The meal-delivery business has already claimed multiple victims, and one of its challenges is that it’s tough to predict how much food you’ll need on hand. Recent reports suggested that another Silicon valley company, Munchery, didn’t sell 16% of the meals it prepared over the past two years, accounting for a $1.9 million loss and forcing the company to decrease the average cost of each plate. While waste is certainly an issue for any food-based business, Biyani says that Sprig’s new approach should actually result in less waste, and it’s adding more high-quality ingredients, not taking them away.

“One of the reasons we’re moving to this model is if you imagine if you’re going to stock a car of food, you might have it roaming around, and you might lose some meals that you predicted would go out, and you were wrong about your prediction,” he says. “Now what we do is, we have all the meals in one facility, so it’s easier for us to predict the waste we might have and minimize that waste.”

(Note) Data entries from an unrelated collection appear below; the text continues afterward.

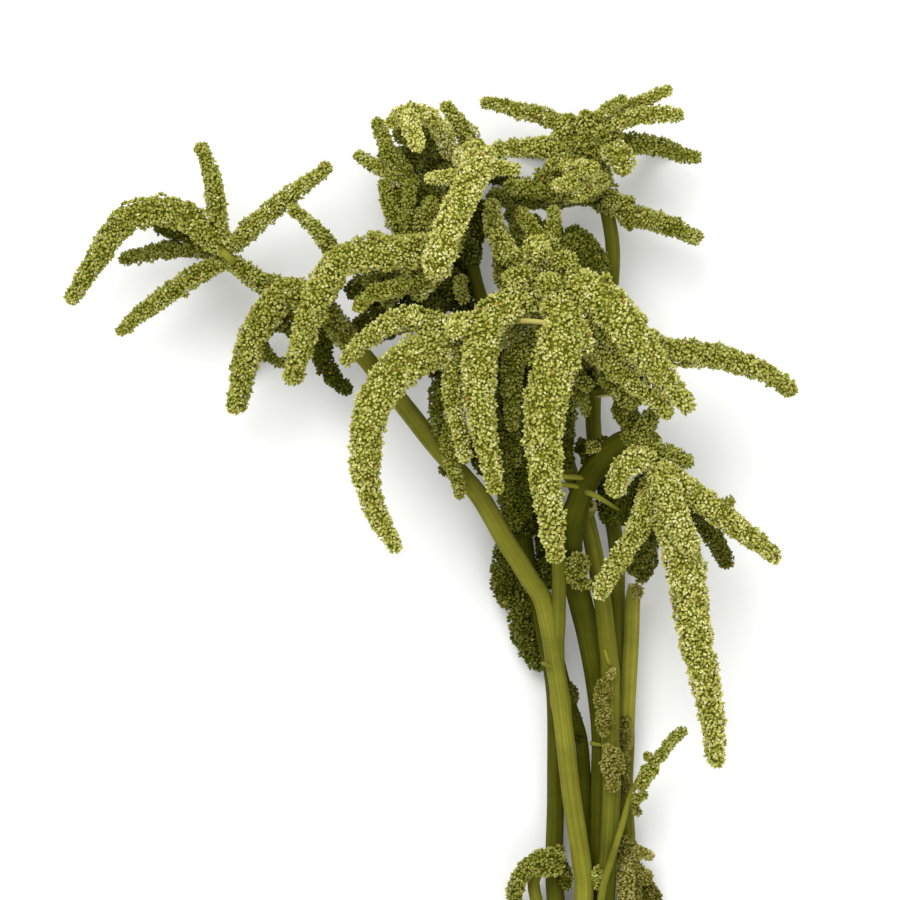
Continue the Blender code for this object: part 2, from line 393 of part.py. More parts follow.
def spike(name, points, width, tip):
    """A spike of florets: a UV sphere whose rings are strung along the centre line, with every other
    vertex of its surface raised as a floret."""
    line = smooth_line(points, RING_STEP)
    frames = cross_frames(line)
    rings = len(line)
    sides = 8 if width > WIDE_SPIKE else 6
    bm = bmesh.new()
    bmesh.ops.create_uvsphere(bm, u_segments=sides, v_segments=rings + 1, radius=1)
    for vertex in bm.verts:
        latitude = math.acos(max(-1.0, min(1.0, vertex.co.z))) / math.pi
        ring = round(latitude * (rings + 1))
        at = min(max(ring - 1, 0), rings - 1)
        if ring in (0, rings + 1):
            end = line[at] + (line[at] - line[at - 1]) * TIP_ROUNDING if ring else line[0]
            vertex.co = Vector(end) * MM
            continue
        angle = math.atan2(vertex.co.y, vertex.co.x)
        side = round(angle / (2 * math.pi) * sides)
        raised = 1 if (ring + side) % 2 else -1
        radius = width / 2 * taper(at / (rings - 1), tip) * (1 + FLORET_RELIEF * raised)
        across, up = frames[at]
        place = line[at] + radius * (across * math.cos(angle) + up * math.sin(angle))
        vertex.co = Vector(place) * MM
    mesh = bpy.data.meshes.new(name)
    bmesh.ops.recalc_face_normals(bm, faces=bm.faces)
    bm.to_mesh(mesh)
    bm.free()
    return link(bpy.data.objects.new(name, mesh), "seed_green")


def tube(name, points, start_radius, end_radius, grown=0.0, step=STEM_STEP, closed=False,
         material="stem_green"):
    """A round stem as a bevelled curve with filled caps, made a mesh so that it can be cut and joined."""
    line = np.array(points, float) if closed else smooth_line(points, step)
    for end, inner in ((0, 1), (-1, -2)):
        outward = line[end] - line[inner]
        line[end] += outward / np.linalg.norm(outward) * grown
    data = bpy.data.curves.new(name, "CURVE")
    data.dimensions = "3D"
    data.bevel_depth = 1.0 * MM
    data.bevel_resolution = 2 if material == "stem_green" else 1
    data.use_fill_caps = not closed
    spline = data.splines.new("POLY")
    spline.points.add(len(line) - 1)
    spline.use_cyclic_u = closed
    radii = np.linspace(start_radius, end_radius, len(line)) + grown
    for point, place, radius in zip(spline.points, line, radii):
        point.co = (*(place * MM), 1)
        point.radius = radius
    curve = bpy.data.objects.new(name, data)
    bpy.context.scene.collection.objects.link(curve)
    bpy.context.view_layer.update()
    graph = bpy.context.evaluated_depsgraph_get()
    mesh = bpy.data.meshes.new_from_object(curve.evaluated_get(graph))
    bpy.data.objects.remove(curve)
    bm = bmesh.new()
    bm.from_mesh(mesh)
    bmesh.ops.remove_doubles(bm, verts=bm.verts, dist=1e-6)
    bmesh.ops.recalc_face_normals(bm, faces=bm.faces)
    bm.to_mesh(mesh)
    bm.free()
    return link(bpy.data.objects.new(name, mesh), material)


def combine(base, others, operation):
    """One Boolean of base with a collection of the others, applied, with the others then removed."""
    tools = bpy.data.collections.new("tools")
    bpy.context.scene.collection.children.link(tools)
    for other in others:
        bunch.objects.unlink(other)
        tools.objects.link(other)
    modifier = base.modifiers.new(operation.lower(), "BOOLEAN")
    modifier.operation = operation
    modifier.operand_type = "COLLECTION"
    modifier.collection = tools
    modifier.solver = "EXACT"
    bpy.context.view_layer.update()
    graph = bpy.context.evaluated_depsgraph_get()
    old = base.data
    base.data = bpy.data.meshes.new_from_object(base.evaluated_get(graph))
    base.data.name = base.name
    base.modifiers.clear()
    bpy.data.meshes.remove(old)
    for other in others:
        bpy.data.objects.remove(other)
    bpy.data.collections.remove(tools)
    return base


def keep_body(obj):
    """Keeps the largest closed body of a fused mesh: a sealed hollow is filled, a scrap is dropped. Bodies
    that only touch along an edge count as two, so the spread stops at an edge of more than two faces."""
    bm = bmesh.new()
    bm.from_mesh(obj.data)
    bmesh.ops.remove_doubles(bm, verts=bm.verts, dist=WELD * MM)
    bmesh.ops.dissolve_degenerate(bm, dist=WELD * MM / 2, edges=bm.edges)
    bmesh.ops.triangulate(bm, faces=bm.faces)
    bodies = []
    unseen = set(bm.faces)
    while unseen:
        front = [unseen.pop()]
        body = set(front)
        while front:
            edges = {edge for face in front for edge in face.edges if len(edge.link_faces) == 2}
            reached = {other for edge in edges for other in edge.link_faces}
            front = [face for face in reached if face in unseen]
            unseen.difference_update(front)
            body.update(front)
        bodies.append(body)
    largest = max(bodies, key=len)
    bmesh.ops.delete(bm, geom=[face for face in bm.faces if face not in largest], context="FACES")
    bm.to_mesh(obj.data)
    bm.free()


def lowest(obj):
    """Height of the object's lowest vertex, in metres."""
    return min(vertex.co.z for vertex in obj.data.vertices)


def table_slab():
    """The space under the table's surface, as a block that flattens what rests there."""
    middle = (*TABLE_MIDDLE, -TABLE_SIZE[2] / 2)
    bpy.ops.mesh.primitive_cube_add(size=1, location=Vector(middle) * MM)
    slab = bpy.context.object
    slab.scale = Vector(TABLE_SIZE) * MM
    bpy.ops.object.transform_apply(location=True, rotation=False, scale=True)
    for collection in list(slab.users_collection):
        collection.objects.unlink(slab)
    bunch.objects.link(slab)
    return slab


def rest_on_table(obj):
    """Cuts a small flat spot where the object would reach under the table's surface."""
    if lowest(obj) < 0:
        combine(obj, [table_slab()], "DIFFERENCE")
    return obj


def build_stem(name):
    """A stem with the side branches that grow from it."""
    points, start_radius, end_radius = STEMS[name]
    stem = tube(name, points, start_radius, end_radius)
    branches = [tube(label, *shape, step=STEM_STEP / 2) for label, *shape in BRANCHES.get(name, [])]
    if branches:
        combine(stem, branches, "UNION")
    return rest_on_table(stem)


def grown_stems(near):
    """The stems that pass near an object, grown by the seat's clearance, to cut their places in it."""
    cutters = []
    low = np.array([min(v.co[axis] for v in near.data.vertices) for axis in range(3)]) / MM
    high = np.array([max(v.co[axis] for v in near.data.vertices) for axis in range(3)]) / MM
    shapes = [(name, *shape) for name, shape in STEMS.items()]
    steps = [STEM_STEP] * len(shapes)
    for group in BRANCHES.values():
        shapes += group
        steps += [STEM_STEP / 2] * len(group)
    for (label, points, start_radius, end_radius), step in zip(shapes, steps):
        line = smooth_line(points, step)
        margin = max(start_radius, end_radius) + 1
        if ((line > low - margin) & (line < high + margin)).all(axis=1).any():
            cutters.append(tube("seat_" + label, points, start_radius, end_radius, SEAT_GAP, step))
    return cutters


def build_head(name):
    """A head or tuft: its spikes fused, with a seat for each stem that it clasps."""
    spikes = [spike(f"{name}_{number}", *shape) for number, shape in enumerate(HEADS[name])]
    head = spikes[0]
    head.name = name
    if len(spikes) > 1:
        combine(head, spikes[1:], "UNION")
        keep_body(head)
    seats = grown_stems(head)
    if seats:
        combine(head, seats, "DIFFERENCE")
    rest_on_table(head)
    keep_body(head)
    return head


def stem_at(name, y):
    """Where a stem's centre line is at a given y, in millimetres."""
    points, start_radius, end_radius = STEMS[name]
    line = smooth_line(points, STEM_STEP)
    radii = np.linspace(start_radius, end_radius, len(line))
    first = line[: int(np.argmax(line[:, 1] > y)) + 1]
    return [np.interp(y, first[:, 1], values[: len(first)]) for values in (line[:, 0], line[:, 2], radii)]


def tie_outline(y):
    """The line of the cord round the stems at a given y: it follows the outermost stem in every direction."""
    held = [stem_at(name, y) for name in STEMS]
    outline = []
    for angle in np.linspace(0, 2 * math.pi, TIE_POINTS, endpoint=False):
        way = np.array((math.cos(angle), math.sin(angle)))
        outermost = max(held, key=lambda stem: way.dot(stem[:2]) + stem[2])
        x, z = np.array(outermost[:2]) + way * (outermost[2] + TIE_CLEARANCE + TIE_CORD / 2)
        outline.append((x, y, z))
    return outline


def build_tie():
    """Turns of cord round the stems, side by side, with a knot on top and its two ends."""
    cord = TIE_CORD / 2
    turns = []
    for turn in range(TIE_TURNS):
        y = TIE_Y + (turn - (TIE_TURNS - 1) / 2) * TIE_PITCH
        turns.append(tube(f"turn_{turn}", tie_outline(y), cord, cord, closed=True, material="tie_cord"))
    top = max(tie_outline(TIE_Y), key=lambda place: place[2])
    knot = [
        tube(label, np.array(points) + top, *radii, step=KNOT_STEP, material="tie_cord")
        for label, (points, *radii) in KNOT.items()
    ]
    turns[0].name = "tie"
    return combine(turns[0], turns[1:] + knot, "UNION")


def make_material(name, colour, roughness):
    """A plain material of one colour."""
    material = bpy.data.materials.new(name)
    material.use_nodes = True
    shader = material.node_tree.nodes["Principled BSDF"]
    shader.inputs["Base Color"].default_value = colour
    shader.inputs["Roughness"].default_value = roughness
    material.diffuse_color = colour


for old in list(bpy.data.objects):
    bpy.data.objects.remove(old)
for finish, look in FINISHES.items():
    make_material(finish, *look)
bunch = bpy.data.collections.new("amaranth_bunch")
bpy.context.scene.collection.children.link(bunch)
for stem_name in STEMS:
    build_stem(stem_name)
for head_name in HEADS:
    build_head(head_name)
build_tie()
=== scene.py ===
"""A cut bunch of green amaranth laid on a table: ribbed olive stems, drooping seed heads of many
finger-like spikes clad in small florets, and the cord that ties the stems.

Places and sizes of grown pieces are in millimetres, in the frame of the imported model: +Y along the
stems to the heads, +X across the bunch, +Z up from the table.
"""

import math

import bpy
import numpy as np
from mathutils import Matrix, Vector


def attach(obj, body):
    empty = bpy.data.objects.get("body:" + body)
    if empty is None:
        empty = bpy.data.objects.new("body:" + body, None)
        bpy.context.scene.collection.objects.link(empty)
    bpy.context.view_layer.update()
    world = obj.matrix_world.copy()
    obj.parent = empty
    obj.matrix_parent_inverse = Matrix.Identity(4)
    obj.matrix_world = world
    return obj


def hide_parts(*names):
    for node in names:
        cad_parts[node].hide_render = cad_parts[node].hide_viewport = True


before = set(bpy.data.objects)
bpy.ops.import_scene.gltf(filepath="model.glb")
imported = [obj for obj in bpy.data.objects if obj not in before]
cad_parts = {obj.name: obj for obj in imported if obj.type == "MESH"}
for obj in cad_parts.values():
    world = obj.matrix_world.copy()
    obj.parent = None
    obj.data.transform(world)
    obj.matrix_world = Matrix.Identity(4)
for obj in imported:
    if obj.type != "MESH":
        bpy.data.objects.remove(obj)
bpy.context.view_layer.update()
scene = bpy.context.scene

# The table and the studio. A plain white table top under the bunch, one large soft lamp past the
# heads, so that they shade the stems below them as in the photograph, a fill and an even sky.
TABLE_HALF = 2.5
TABLE_WHITE = (0.86, 0.86, 0.85, 1)
TABLE_ROUGHNESS = 0.9
LAMPS = {
    "key": {"place": (-0.55, 1.6, 2.2), "size": 1.6, "power": 44},
    "fill": {"place": (0.9, -0.6, 2.2), "size": 1.6, "power": 12},
}
LIT_MIDDLE = Vector((-0.08, 0.35, 0.05))
SKY_STRENGTH = 0.95

table_mesh = bpy.data.meshes.new("table_top")
corners = [(x * TABLE_HALF, y * TABLE_HALF, 0) for x, y in ((-1, -1), (1, -1), (1, 1), (-1, 1))]
table_mesh.from_pydata(corners, [], [(0, 1, 2, 3)])
table_top = bpy.data.objects.new("table_top", table_mesh)
scene.collection.objects.link(table_top)
table_paint = bpy.data.materials.new("table_white")
table_paint.use_nodes = True
table_shader = table_paint.node_tree.nodes["Principled BSDF"]
table_shader.inputs["Base Color"].default_value = TABLE_WHITE
table_shader.inputs["Roughness"].default_value = TABLE_ROUGHNESS
table_mesh.materials.append(table_paint)

for lamp_name, lamp in LAMPS.items():
    light = bpy.data.lights.new(lamp_name, "AREA")
    light.shape = "DISK"
    light.size = lamp["size"]
    light.energy = lamp["power"]
    holder = bpy.data.objects.new(lamp_name, light)
    scene.collection.objects.link(holder)
    holder.location = lamp["place"]
    holder.rotation_euler = (LIT_MIDDLE - holder.location).to_track_quat("-Z", "Y").to_euler()
sky = bpy.data.worlds.new("studio")
sky.use_nodes = True
sky.node_tree.nodes["Background"].inputs["Color"].default_value = (1, 1, 1, 1)
sky.node_tree.nodes["Background"].inputs["Strength"].default_value = SKY_STRENGTH
scene.world = sky
scene.view_settings.view_transform = "Standard"

# The camera looks straight down from 2.6 m with a long lens, as the photograph looks at the upright
# bunch from the front. Half a millimetre at the heads' middle height is one pixel of 900.
VIEW_MIDDLE = (-0.075, 0.355)
VIEW_HEIGHT = 2.6
FOCUS_HEIGHT = 0.06
VIEW_WIDTH = 0.45
SENSOR_WIDTH = 36
CLIP_END = 10

camera_data = bpy.data.cameras.new("camera")
camera_data.sensor_width = SENSOR_WIDTH
camera_data.lens = SENSOR_WIDTH * VIEW_HEIGHT / VIEW_WIDTH
camera_data.clip_end = CLIP_END
camera = bpy.data.objects.new("camera", camera_data)
scene.collection.objects.link(camera)
camera.location = (*VIEW_MIDDLE, FOCUS_HEIGHT + VIEW_HEIGHT)
scene.camera = camera

# The stems. Each is a tapering olive-green stalk with fine lengthwise ribs, pale streaks along them,
# a swelling where a leaf or branch grew, and plain cut ends with a cream rim. Branches are sunk in.
MM = 0.001
SPLINE_PARTS = 24
LEAST_STATIONS = 4
STEM_STEP = 3.4
STEM_SIDES = 36
RIB_COUNT = 9
RIB_HEIGHT = 0.022
RIB_MIDDLE = 0.6
RIB_TWIST = 0.004
# Slow waves: height as a share of the radius, waves round the stalk, radians they turn in a millimetre
SLOW_WAVES = ((0.03, 2, 0.021), (0.015, 3, -0.05))
NODE_LENGTH = 4.0
# The turned-in edge of a cut: its width, and its rise as a share of that
CUT_BEVEL = 0.5
BEVEL_RISE = 0.6
GLOSS = 0.03
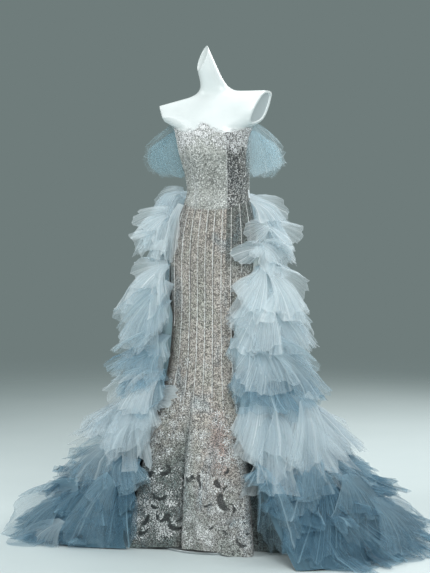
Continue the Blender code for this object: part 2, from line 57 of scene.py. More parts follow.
# The gown's own shape, in the same sizes as the solids
figure = np.array([  # height, half width, front depth, back depth, shift x, shift y
    (0.700, 0.1330, 0.090, 0.118, -0.003, 0.000), (0.800, 0.1335, 0.088, 0.120, -0.003, 0.000),
    (0.880, 0.1360, 0.089, 0.122, -0.003, 0.000), (0.960, 0.1300, 0.088, 0.112, -0.001, 0.000),
    (1.030, 0.1150, 0.083, 0.092, 0.003, 0.000), (1.085, 0.0990, 0.076, 0.078, 0.008, 0.000),
    (1.120, 0.0930, 0.073, 0.074, 0.010, 0.000), (1.160, 0.0960, 0.077, 0.077, 0.008, 0.000),
    (1.200, 0.1010, 0.086, 0.082, 0.003, 0.000), (1.240, 0.1070, 0.094, 0.087, -0.002, 0.000),
    (1.290, 0.1140, 0.092, 0.091, -0.005, 0.000), (1.312, 0.1190, 0.086, 0.092, -0.006, 0.000),
    (1.326, 0.1400, 0.081, 0.091, -0.007, 0.000), (1.342, 0.1680, 0.075, 0.088, -0.009, 0.000),
    (1.360, 0.1960, 0.068, 0.082, -0.011, 0.000), (1.378, 0.2080, 0.060, 0.075, -0.012, 0.001),
    (1.394, 0.2080, 0.052, 0.067, -0.012, 0.003), (1.407, 0.1840, 0.045, 0.058, -0.012, 0.005),
    (1.415, 0.1260, 0.040, 0.051, -0.010, 0.006), (1.421, 0.0800, 0.037, 0.046, -0.007, 0.006),
    (1.430, 0.0560, 0.035, 0.042, -0.004, 0.004), (1.446, 0.0410, 0.034, 0.037, -0.005, -0.002),
    (1.470, 0.0340, 0.034, 0.034, -0.010, -0.012), (1.505, 0.0300, 0.033, 0.033, -0.019, -0.024),
    (1.600, 0.0260, 0.032, 0.032, -0.050, -0.050),
])
neckline = np.array([(0, 1.328), (9, 1.318), (22, 1.301), (38, 1.297), (60, 1.303), (82, 1.311),  # angle, height
                     (105, 1.300), (140, 1.268), (180, 1.255)])
basque = np.array([(0, 1.062), (37, 1.066), (70, 1.084), (95, 1.0925), (130, 1.090), (180, 1.084)])
hemFolds = np.array([  # angle, radius, height of the hem
    (-160, 0.300, 0.001), (-140, 0.350, 0.001), (-120, 0.262, 0.001), (-100, 0.300, 0.001),
    (-78, 0.238, 0.001), (-54, 0.280, 0.001), (-34, 0.203, 0.0095), (-21, 0.168, 0.010),
    (-12, 0.181, 0.011), (4, 0.184, 0.012), (18, 0.194, 0.0105), (34, 0.225, 0.001),
    (47, 0.238, 0.001), (57, 0.196, 0.001), (76, 0.286, 0.001), (94, 0.240, 0.001),
    (112, 0.312, 0.001), (128, 0.262, 0.001), (145, 0.352, 0.001), (162, 0.300, 0.001),
    (180, 0.392, 0.001),
])
skirtFlare = np.array([  # height, share of the way out to the hem
    (0.00, 1.00), (0.05, 0.96), (0.12, 0.88), (0.20, 0.79), (0.27, 0.69),
    (0.35, 0.53), (0.42, 0.37), (0.50, 0.21), (0.60, 0.07), (0.72, 0.00),
])
trainFall = np.array([  # height, share of the way out to the floor plan, angle of the right edge and of the left
    (1.0962, 0.00, -66, 88), (1.030, 0.00, -64, 82), (0.950, 0.00, -61, 66), (0.850, 0.010, -58, 52),
    (0.750, 0.025, -55, 47), (0.620, 0.050, -53, 45), (0.480, 0.090, -52, 45), (0.340, 0.160, -51, 46),
    (0.220, 0.290, -50, 48), (0.120, 0.510, -50, 49), (0.055, 0.740, -50, 50), (0.018, 0.900, -49, 50),
    (0.0024, 1.000, -48, 50),
])
trainPlan = np.array([  # angle, radius where the train lies on the floor
    (-180, 0.70), (-150, 0.68), (-120, 0.66), (-92, 0.63), (-76, 0.59), (-64, 0.49),
    (-54, 0.36), (-46, 0.29), (0, 0.27), (42, 0.40), (52, 0.47), (68, 0.53),
    (90, 0.61), (120, 0.65), (150, 0.68), (180, 0.70),
])
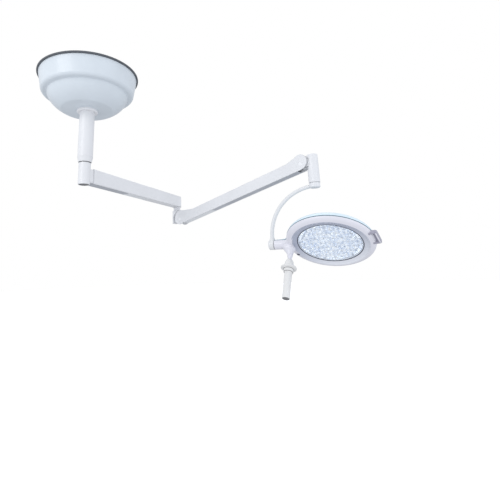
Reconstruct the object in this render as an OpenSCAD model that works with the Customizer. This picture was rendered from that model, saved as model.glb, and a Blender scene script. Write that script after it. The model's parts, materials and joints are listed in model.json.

The company uses data science to know, for instance, how many potatoes to chop up for a Tuesday evening dinner rush. And now, since meals are made on demand rather than preprepared, Sprig can avoid issues like making too much of one dish and not enough of another in an evening. Perhaps more importantly, every customer’s meal will arrive even fresher than it did before.

Staffing Up

Besides its vertical integration, Biyani says one of the keys to Sprig’s success is its employees. As of last Friday, all of Sprig’s servers were offered full-time employment, making them staffers rather than contract workers like drivers for services such Lyft and Uber. Employees each make $14.50 an hour and get health benefits with premiums paid by Sprig, along with equity in the company.

That’s not just good news for those workers; it’s also better for Sprig. “It’s a lot easier to manage a group of people that are part of your team,” Biyani says. Drivers queue up within the app for their shift, and are told when to stop by the kitchen to pick up a delivery.

“Managing that flow is a critical part of our operations, and the fact that we’re one facility that both makes and delivers the food is an example of why we can deliver food hotter and have more control over the experience,” he says.

Sprig’s new menu and delivery process go into effect today. The startup currently offers service only in San Francisco, after suspending it in other parts of the Bay Area and Chicago. But its new plan includes aspirations of future expansion. “We’re focused on fine-tuning our new menu in our home market, but absolutely plan to expand this model elsewhere in the future,” the company says.